__CAD and scene scripts__
>> START
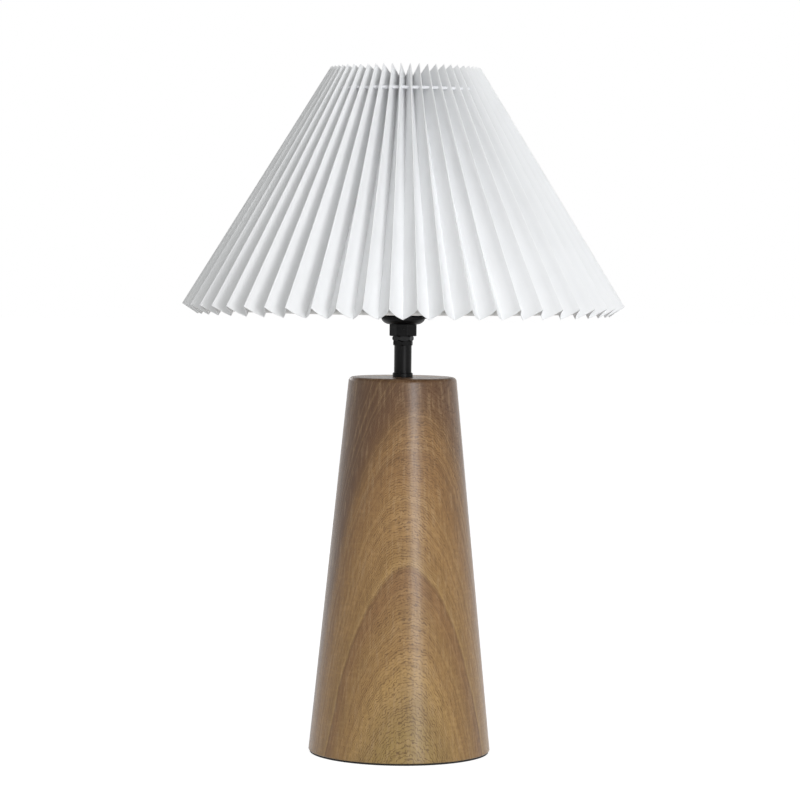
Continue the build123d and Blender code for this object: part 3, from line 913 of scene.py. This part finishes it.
# ---- World, lamps and camera ---------------------------------------------------------------------------

scene = bpy.context.scene
scene.view_settings.view_transform = "Standard"

world = bpy.data.worlds.new("studio")
scene.world = world
world.use_nodes = True
world_tree = world.node_tree
sky = world_tree.nodes["Background"]
sky.inputs["Color"].default_value = (1, 1, 0.985, 1)

# The sky is weaker on the right (+X), as in a room with its window on the left.
ray_parts = world_tree.nodes.new("ShaderNodeSeparateXYZ")
ray_way = world_tree.nodes.new("ShaderNodeTexCoord").outputs["Generated"]
world_tree.links.new(ray_way, ray_parts.inputs[0])
sky_strength = world_tree.nodes.new("ShaderNodeMapRange")
world_tree.links.new(ray_parts.outputs["X"], sky_strength.inputs["Value"])
sky_range = {"From Min": -0.2, "From Max": 1.0, "To Min": 0.54, "To Max": 0.24}
for socket_name, part in sky_range.items():
    sky_strength.inputs[socket_name].default_value = part
world_tree.links.new(sky_strength.outputs[0], sky.inputs["Strength"])

backdrop = world_tree.nodes.new("ShaderNodeBackground")
backdrop.inputs["Color"].default_value = (1, 1, 1, 1)
backdrop.inputs["Strength"].default_value = 1.0
choose_world = world_tree.nodes.new("ShaderNodeMixShader")
world_tree.links.new(seen_by_eye(world_tree), choose_world.inputs[0])
world_tree.links.new(sky.outputs[0], choose_world.inputs[1])
world_tree.links.new(backdrop.outputs[0], choose_world.inputs[2])
world_output = world_tree.nodes["World Output"]
world_tree.links.new(choose_world.outputs[0], world_output.inputs["Surface"])

lamp_target = Vector((0, 0, 0.33))
lamp_colour = (0.99, 0.995, 1.01)


def soft_lamp(name, place, width, height, power):
    """A soft box that faces the middle of the lamp, in metres and watts."""
    light = bpy.data.lights.new(name, "AREA")
    light.shape = "RECTANGLE"
    light.size = width
    light.size_y = height
    light.energy = power
    light.color = lamp_colour
    soft_box = bpy.data.objects.new(name, light)
    facing = (lamp_target - Vector(place)).to_track_quat("-Z", "Y")
    soft_box.matrix_world = Matrix.Translation(place) @ facing.to_matrix().to_4x4()
    scene.collection.objects.link(soft_box)


soft_lamp("key_lamp", (0.92, -1.81, 1.05), 1.0, 1.0, 12.0)
soft_lamp("strip_lamp", (0.8, -1.83, 0.42), 0.45, 0.7, 9.5)
soft_lamp("back_lamp", (-0.9, 1.9, 1.1), 1.2, 1.2, 8.0)

camera_place = (-0.0018, -2.3095, 0.3837)
camera_pitch = radians(2.975)
camera_roll = radians(0.567)
camera_data = bpy.data.cameras.new("camera")
camera_data.sensor_width = 36
camera_data.lens = 139.44
camera = bpy.data.objects.new("camera", camera_data)
level = Matrix.Rotation(pi / 2 - camera_pitch, 4, "X")
camera.matrix_world = Matrix.Translation(camera_place) @ level @ Matrix.Rotation(camera_roll, 4, "Z")
scene.collection.objects.link(camera)
scene.camera = camera
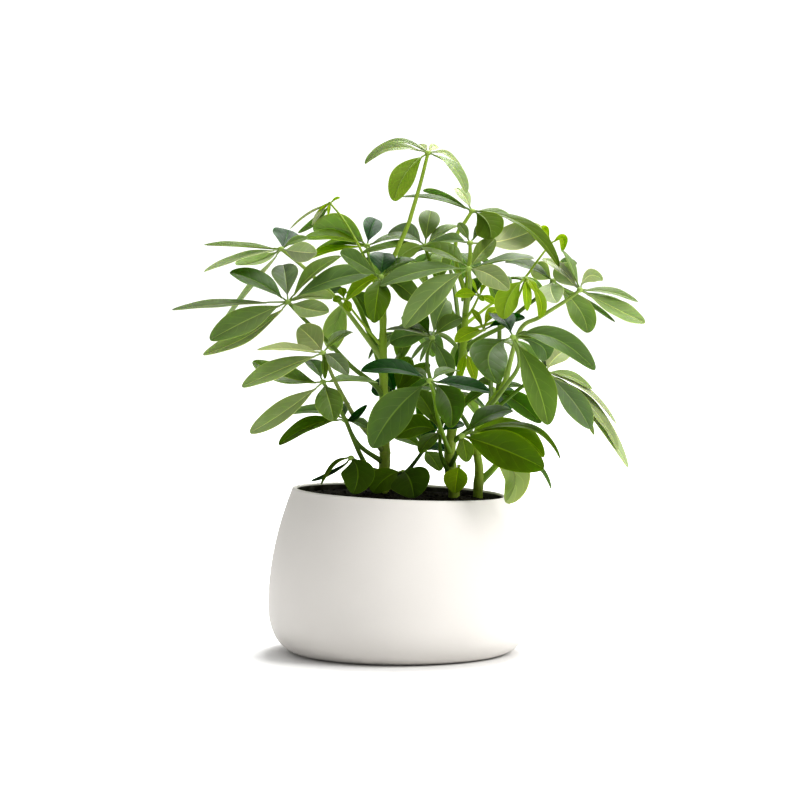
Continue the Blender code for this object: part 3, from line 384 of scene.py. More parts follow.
growth = {
    "stemSides": 9, "stemSteps": 11, "holeDepth": 62.0,
    "stalkSides": 5, "stalkStep": 24.0, "stalkFoot": 2.6, "stalkTop": 1.7, "hubRadius": 3.9,
    "routeFineness": 12, "stalkFineness": 8, "shortStalkSag": 0.08,
    "youngLength": 50.0, "youngShare": 0.6, "rootRadius": 0.9, "rootStart": 1.2, "smallestHalf": 1.2,
    "thickness": 1.4, "widthShare": 0.43, "stations": (0.2, 0.44, 0.7, 0.9), "outline": (0.95, 0.35),
    "widest": 1.14, "smallStations": (0.28, 0.6, 0.88), "smallBlade": 62.0, "fold": 0.17, "arch": 0.085,
    "leastReach": 0.9, "clearance": 1.1, "ownClearance": 0.3, "footShare": 0.3, "middleDepth": 0.55,
    "shifts": (0, 7, -7, 14, -14, 21, -21, 29, -29, 38, -38, 48, -48), "turns": (1.0, 0.6, 1.35),
    "farBlades": 6, "farDroop": 0.34, "farBends": (0.0, 0.16, -0.16), "farAhead": (0.82, 0.18),
    "farReach": 0.93, "farMiddle": 0.5, "farRise": 0.03, "farFollow": 0.4, "farRoot": 0.17,
    "farWidth": 0.85, "farStalkOut": 0.45, "farStalkUp": 0.62,
}


def smoothRoute(points, steps):
    # evenly spaced points along a smooth curve through the given points
    ends = [points[0] * 2 - points[1]] + list(points) + [points[-1] * 2 - points[-2]]
    between = growth["routeFineness"]
    fine = []
    for i in range(1, len(ends) - 2):
        a, b, c, d = ends[i - 1], ends[i], ends[i + 1], ends[i + 2]
        for k in range(between):
            t = k / between
            fine.append(0.5 * ((2 * b) + (c - a) * t + (2 * a - 5 * b + 4 * c - d) * t * t
                               + (3 * b - a - 3 * c + d) * t * t * t))
    fine.append(points[-1].copy())
    lengths = [0.0]
    for a, b in zip(fine, fine[1:]):
        lengths.append(lengths[-1] + (b - a).length)
    route = []
    k = 0
    for i in range(steps + 1):
        target = lengths[-1] * i / steps
        while k < len(fine) - 2 and lengths[k + 1] < target:
            k += 1
        share = (target - lengths[k]) / max(lengths[k + 1] - lengths[k], 1e-9)
        route.append(fine[k].lerp(fine[k + 1], min(max(share, 0.0), 1.0)))
    return route


def tube(route, radii, sides):
    # rings along a route, closed at both ends
    ways = []
    for i in range(len(route)):
        ways.append((route[min(i + 1, len(route) - 1)] - route[max(i - 1, 0)]).normalized())
    side = ways[0].orthogonal().normalized()
    points, faces = [], []
    for centre, way, radius in zip(route, ways, radii):
        side = (side - way * side.dot(way)).normalized()
        other = way.cross(side)
        for k in range(sides):
            angle = math.tau * k / sides
            points.append(centre + (side * math.cos(angle) + other * math.sin(angle)) * radius)
    for i in range(len(route) - 1):
        for k in range(sides):
            n = (k + 1) % sides
            a, b = i * sides + k, i * sides + n
            faces.append((a, b, b + sides))
            faces.append((a, b + sides, a + sides))
    last = (len(route) - 1) * sides
    faces.append(tuple(range(sides - 1, -1, -1)))
    faces.append(tuple(range(last, last + sides)))
    return points, faces


def knob(centre, radius):
    ways = [Vector(way) for way in ((1, 0, 0), (0, 1, 0), (-1, 0, 0), (0, -1, 0), (0, 0, 1), (0, 0, -1))]
    faces = []
    for k in range(4):
        n = (k + 1) % 4
        faces += [(k, n, 4), (n, k, 5)]
    return [centre + way * radius for way in ways], faces


def stemLine(name):
    # the solid stem's route and radii
    places, foot, top = stemPlaces[name]
    steps = growth["stemSteps"]
    route = smoothRoute([seenAt(*place) for place in places], steps)
    route = [route[0] - Vector((0, 0, growth["holeDepth"]))] + route
    return route, [foot] + [foot + (top - foot) * i / steps for i in range(steps + 1)]


def stemPoint(name, up):
    # the stem's middle at a height
    places = stemPlaces[name][0]
    for low, high in zip(places, places[1:]):
        if low[1] <= up <= high[1]:
            share = (up - low[1]) / (high[1] - low[1])
            return seenAt(low[0] + (high[0] - low[0]) * share, up, low[2] + (high[2] - low[2]) * share)
    return seenAt(*places[-1])


def leafletPath(start, middle, tip, share):
    control = middle * 2 - (start + tip) / 2
    return start * (1 - share) ** 2 + control * 2 * share * (1 - share) + tip * share ** 2


def leafletWay(start, middle, tip, share):
    control = middle * 2 - (start + tip) / 2
    return ((control - start) * (1 - share) + (tip - control) * share).normalized()


def faceDirection(way, point, openShare):
    # the blade's normal, square to its way, so that the front view sees that share of its width
    toEye = (eye - point).normalized()
    flat = toEye - way * toEye.dot(way)
    most = max(flat.length, 1e-6)
    flat.normalize()
    other = way.cross(flat).normalized()
    if other.z < 0:
        other.negate()
    a = max(-1.0, min(1.0, openShare / most))
    return (flat * a + other * math.sqrt(1 - a * a)).normalized()


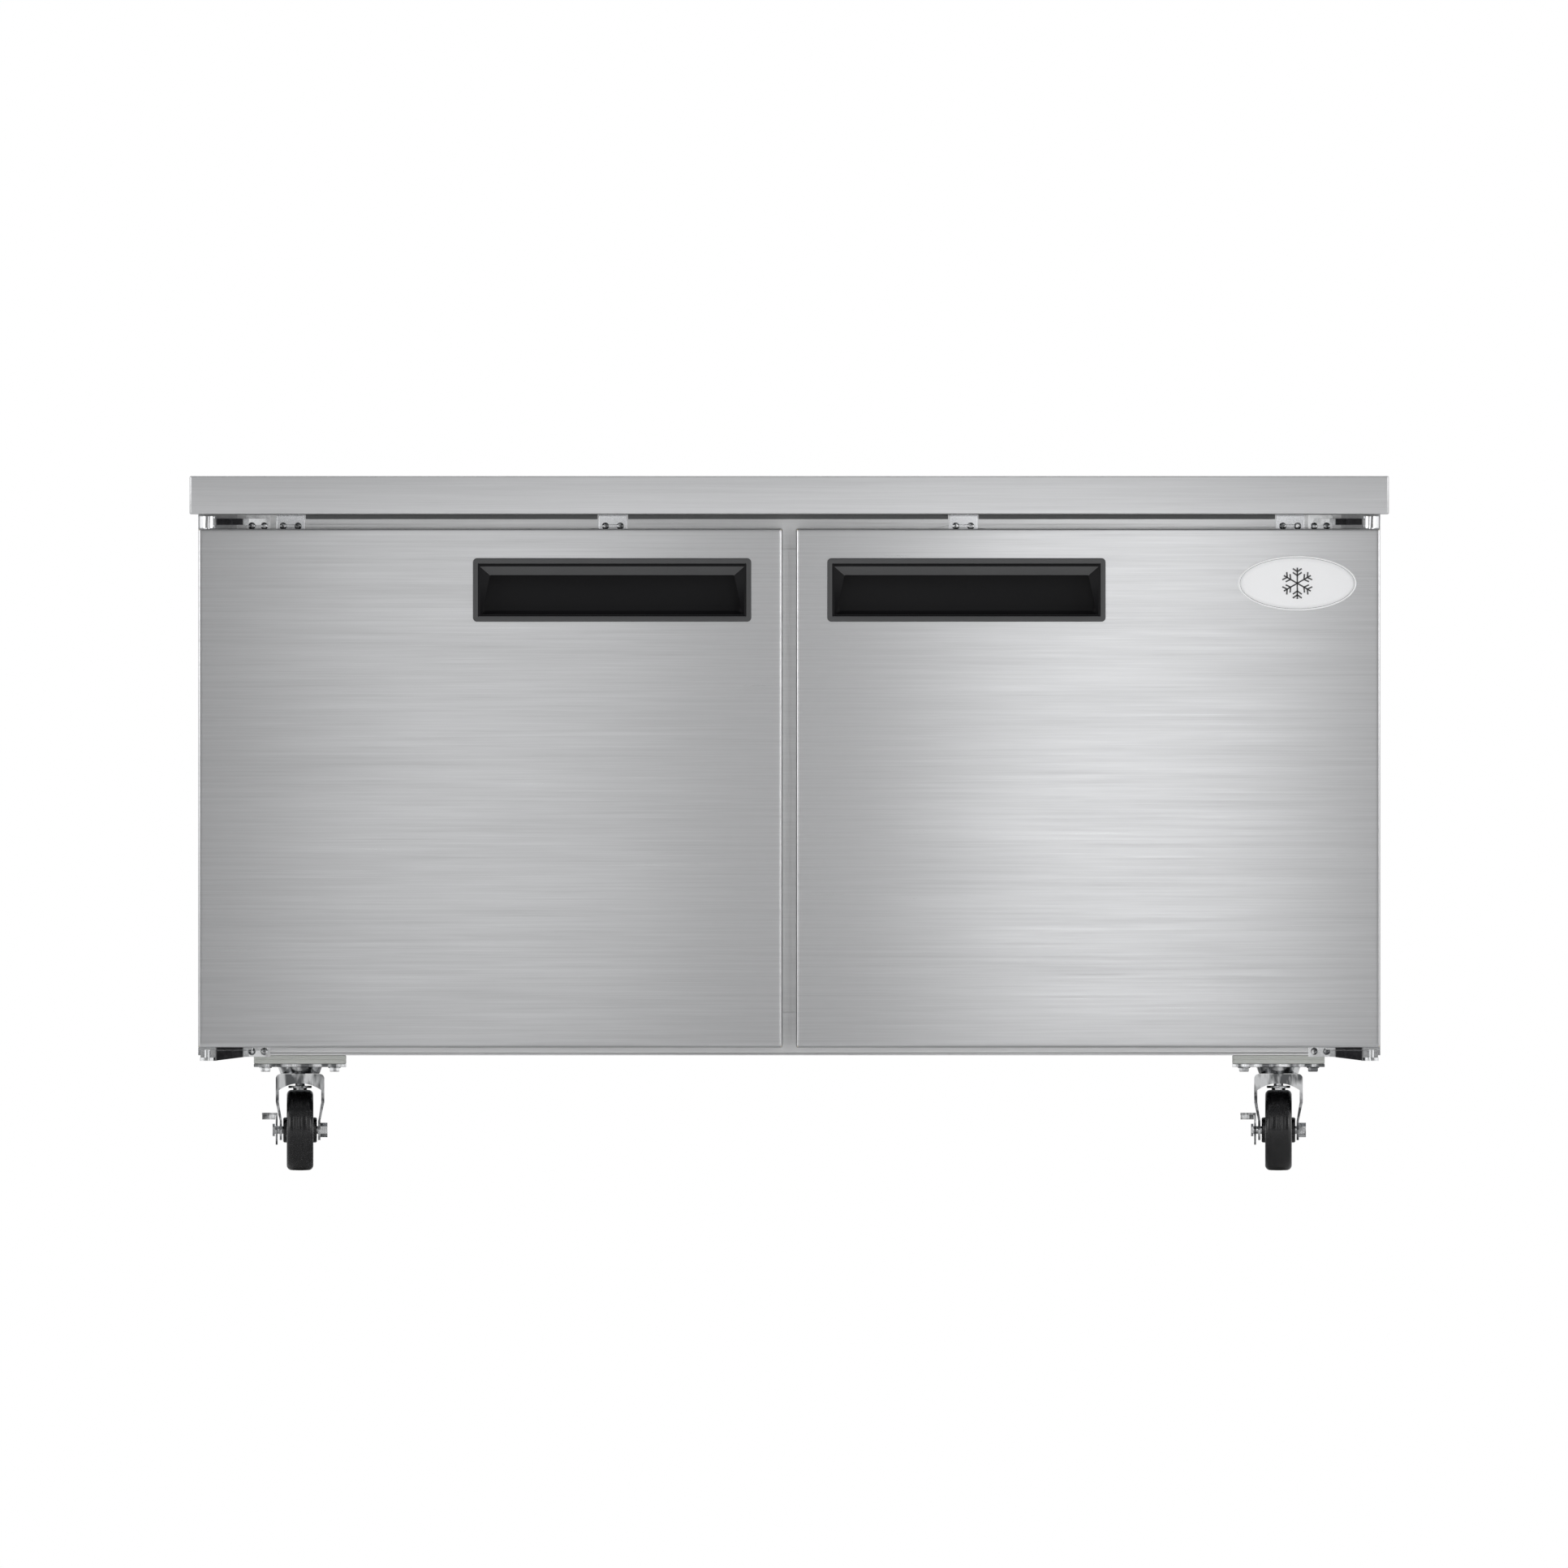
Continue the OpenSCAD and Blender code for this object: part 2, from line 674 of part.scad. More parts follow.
>> END
__The exercise__
Exactly as they stand, set down the lines from the top of the data through the line with "# ---- World, lamps".

__Solved exercise__
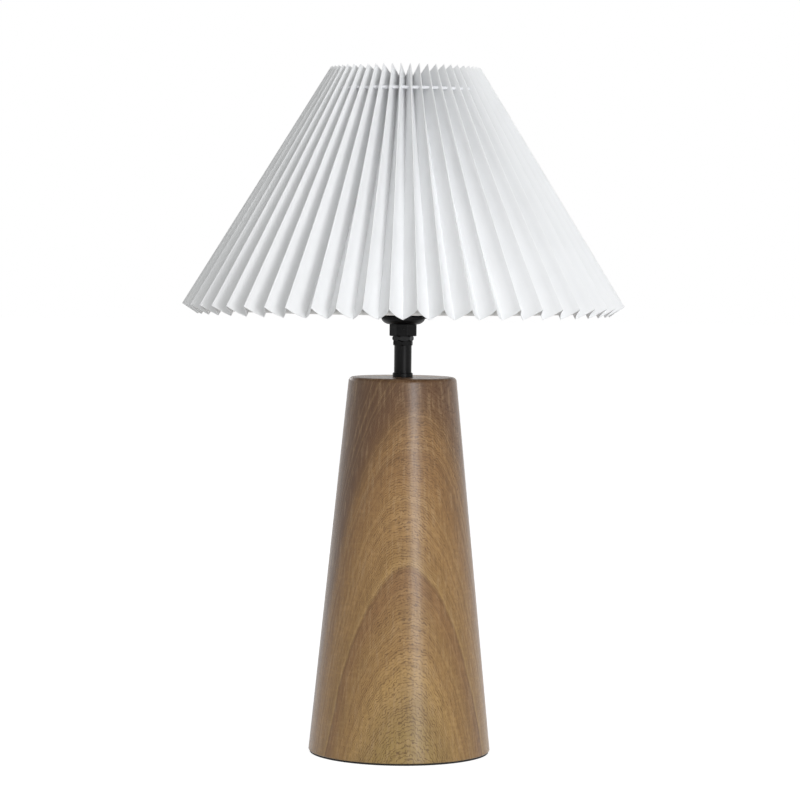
Continue the build123d and Blender code for this object: part 3, from line 913 of scene.py. This part finishes it.
# ---- World, lamps and camera ---------------------------------------------------------------------------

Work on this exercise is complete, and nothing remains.